> [CHALLENGE]: Write out the whole listing, matching it exactly.

> [COLLECTED MATERIAL]:

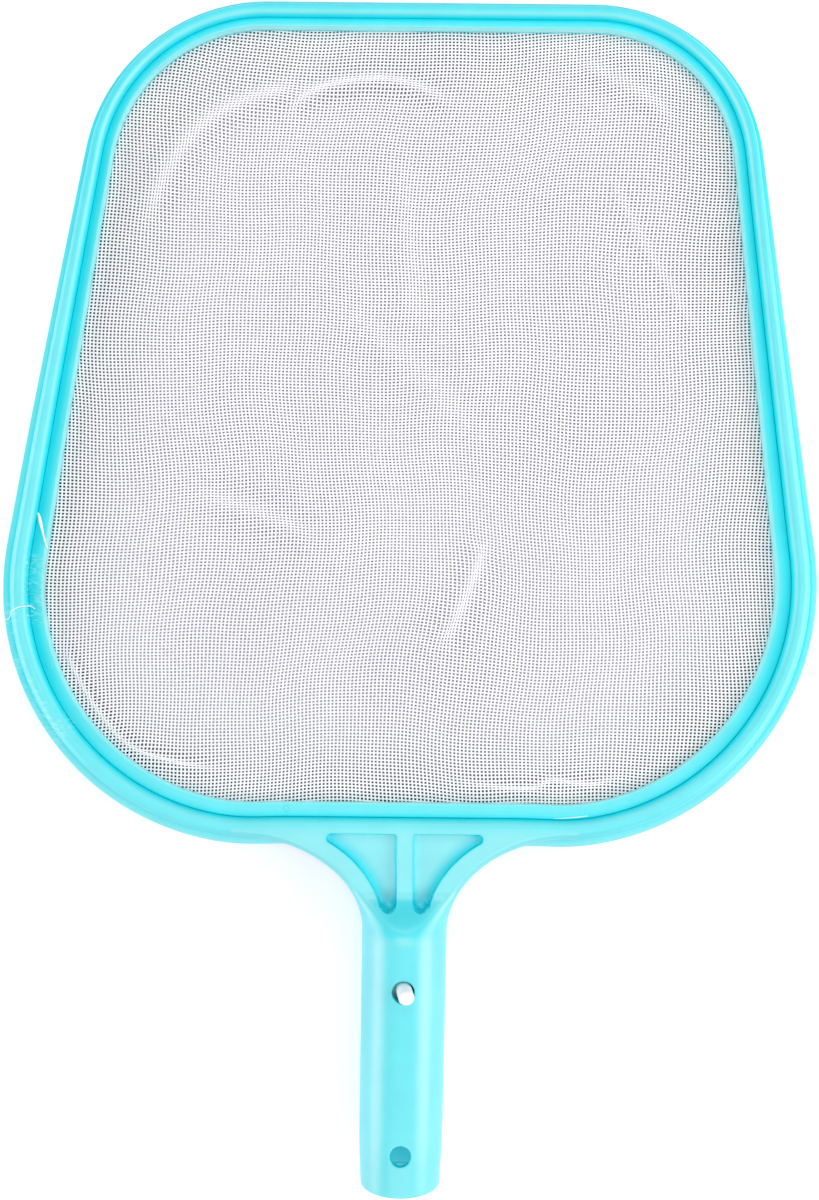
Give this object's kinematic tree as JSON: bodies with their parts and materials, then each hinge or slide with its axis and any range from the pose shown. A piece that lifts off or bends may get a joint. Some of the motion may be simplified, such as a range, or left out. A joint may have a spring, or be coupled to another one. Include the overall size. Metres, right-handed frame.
{
  "type": "leaf skimmer net",
  "caption": "Flat pool leaf skimmer: a rounded hoop with a clamped woven net, a ribbed neck and a tubular handle whose sprung buttons lock a telescopic pole.",
  "frame": {"origin": "centre of the handle's open end", "axes": "+Y runs from the open end to the hoop's far edge, +Z is the side that the net's retaining ring is on, X is across the hoop"},
  "size_m": [0.2904, 0.42, 0.0382],
  "materials": {
    "frame_plastic": "moulded turquoise polypropylene, slightly translucent",
    "ring_plastic": "moulded turquoise polypropylene, slightly translucent",
    "net_weave": "plain-woven white polyester thread",
    "clip_nylon": "moulded white nylon"
  },
  "bodies": {
    "frame": {"hoop": "frame_plastic", "neck": "frame_plastic", "handle": "frame_plastic", "retaining_ring": "ring_plastic", "net": "net_weave", "clip_bend": "clip_nylon"},
    "front_arm": {"clip_arm_front": "clip_nylon"},
    "rear_arm": {"clip_arm_rear": "clip_nylon"}
  },
  "joints": [
    {"name": "front_button_press", "type": "hinge", "parent": "frame", "child": "front_arm", "pos_m": [0.00011, 0.024, 0.0026], "axis": [-0.999, 0, 0.0436], "range_deg": [0, 6], "stiffness_Nm_per_rad": 6, "springref_deg": -1.72},
    {"name": "rear_button_press", "type": "hinge", "parent": "frame", "child": "rear_arm", "pos_m": [-0.00011, 0.024, -0.0026], "axis": [0.999, 0, -0.0436], "range_deg": [0, 6], "stiffness_Nm_per_rad": 6, "springref_deg": -1.72}
  ]
}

> [IN RESPONSE]:
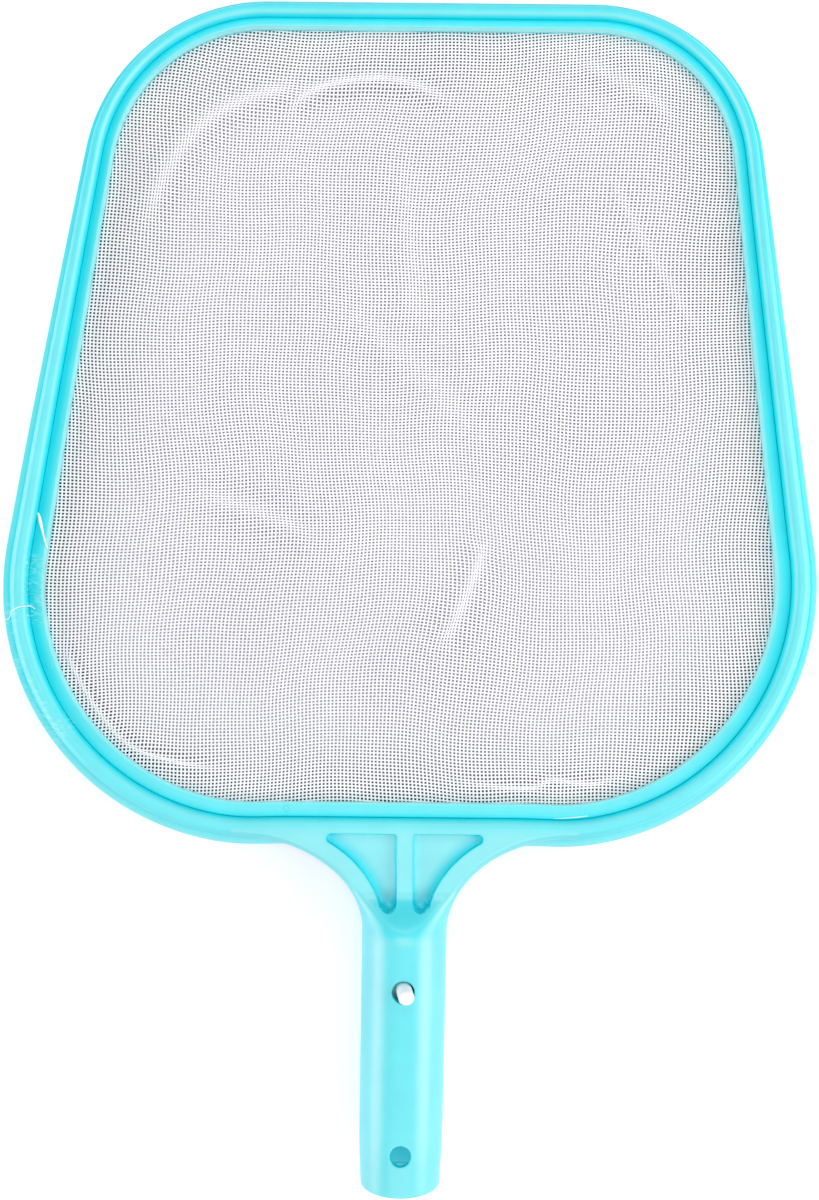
Give this object's kinematic tree as JSON: bodies with their parts and materials, then each hinge or slide with its axis and any range from the pose shown. A piece that lifts off or bends may get a joint. Some of the motion may be simplified, such as a range, or left out. A joint may have a spring, or be coupled to another one. Include the overall size. Metres, right-handed frame.
{
  "type": "leaf skimmer net",
  "caption": "Flat pool leaf skimmer: a rounded hoop with a clamped woven net, a ribbed neck and a tubular handle whose sprung buttons lock a telescopic pole.",
  "frame": {"origin": "centre of the handle's open end", "axes": "+Y runs from the open end to the hoop's far edge, +Z is the side that the net's retaining ring is on, X is across the hoop"},
  "size_m": [0.2904, 0.42, 0.0382],
  "materials": {
    "frame_plastic": "moulded turquoise polypropylene, slightly translucent",
    "ring_plastic": "moulded turquoise polypropylene, slightly translucent",
    "net_weave": "plain-woven white polyester thread",
    "clip_nylon": "moulded white nylon"
  },
  "bodies": {
    "frame": {"hoop": "frame_plastic", "neck": "frame_plastic", "handle": "frame_plastic", "retaining_ring": "ring_plastic", "net": "net_weave", "clip_bend": "clip_nylon"},
    "front_arm": {"clip_arm_front": "clip_nylon"},
    "rear_arm": {"clip_arm_rear": "clip_nylon"}
  },
  "joints": [
    {"name": "front_button_press", "type": "hinge", "parent": "frame", "child": "front_arm", "pos_m": [0.00011, 0.024, 0.0026], "axis": [-0.999, 0, 0.0436], "range_deg": [0, 6], "stiffness_Nm_per_rad": 6, "springref_deg": -1.72},
    {"name": "rear_button_press", "type": "hinge", "parent": "frame", "child": "rear_arm", "pos_m": [-0.00011, 0.024, -0.0026], "axis": [0.999, 0, -0.0436], "range_deg": [0, 6], "stiffness_Nm_per_rad": 6, "springref_deg": -1.72}
  ]
}